=== SOURCE MATERIAL ===

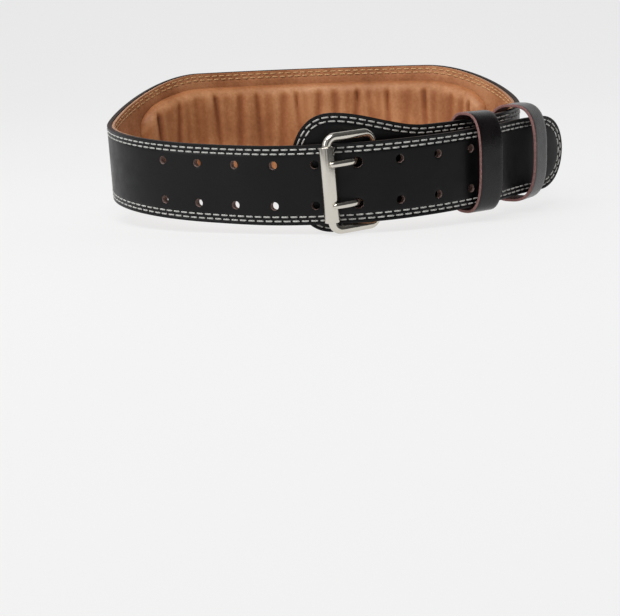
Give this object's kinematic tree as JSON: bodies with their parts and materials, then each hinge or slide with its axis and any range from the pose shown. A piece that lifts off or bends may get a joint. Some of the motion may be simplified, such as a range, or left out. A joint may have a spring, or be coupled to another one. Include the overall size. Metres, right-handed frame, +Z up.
{
  "type": "weightlifting belt",
  "caption": "Padded leather lifting belt, fastened into a loop, with a wide back, a roller buckle with two prongs and two leather keepers.",
  "frame": {"origin": "on the surface that the belt stands on, under the middle of its bounding box", "axes": "+X to the wearer's left, the side the tongue's tip points to; +Y to the wide back; +Z up, along the wearer's body"},
  "size_m": [0.3364, 0.2569, 0.102],
  "materials": {
    "black_leather": "smooth, semi-matt black leather",
    "tan_leather": "soft tan leather, matt",
    "nickel": "polished nickel plate"
  },
  "bodies": {
    "root": {"outer_leather": "black_leather", "lining": "tan_leather", "lumbar_pad": "tan_leather", "buckle_tab": "black_leather", "buckle_frame": "nickel", "buckle_roller": "nickel", "prong_lower": "nickel", "prong_upper": "nickel", "rivet_lower": "nickel", "rivet_upper": "nickel", "keeper_inner": "black_leather", "keeper_outer": "black_leather"}
  },
  "joints": []
}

===

## TASK INSTRUCTIONS
Set down all of the data above, word for word.

## ANSWER TO THE PROBLEM
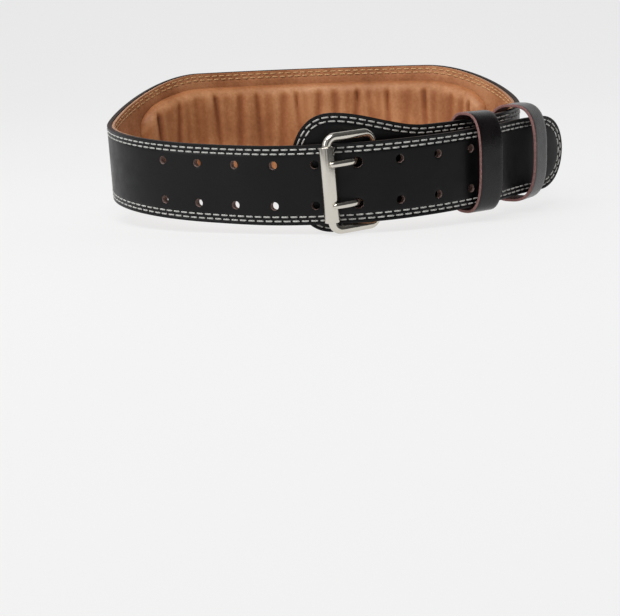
Give this object's kinematic tree as JSON: bodies with their parts and materials, then each hinge or slide with its axis and any range from the pose shown. A piece that lifts off or bends may get a joint. Some of the motion may be simplified, such as a range, or left out. A joint may have a spring, or be coupled to another one. Include the overall size. Metres, right-handed frame, +Z up.
{
  "type": "weightlifting belt",
  "caption": "Padded leather lifting belt, fastened into a loop, with a wide back, a roller buckle with two prongs and two leather keepers.",
  "frame": {"origin": "on the surface that the belt stands on, under the middle of its bounding box", "axes": "+X to the wearer's left, the side the tongue's tip points to; +Y to the wide back; +Z up, along the wearer's body"},
  "size_m": [0.3364, 0.2569, 0.102],
  "materials": {
    "black_leather": "smooth, semi-matt black leather",
    "tan_leather": "soft tan leather, matt",
    "nickel": "polished nickel plate"
  },
  "bodies": {
    "root": {"outer_leather": "black_leather", "lining": "tan_leather", "lumbar_pad": "tan_leather", "buckle_tab": "black_leather", "buckle_frame": "nickel", "buckle_roller": "nickel", "prong_lower": "nickel", "prong_upper": "nickel", "rivet_lower": "nickel", "rivet_upper": "nickel", "keeper_inner": "black_leather", "keeper_outer": "black_leather"}
  },
  "joints": []
}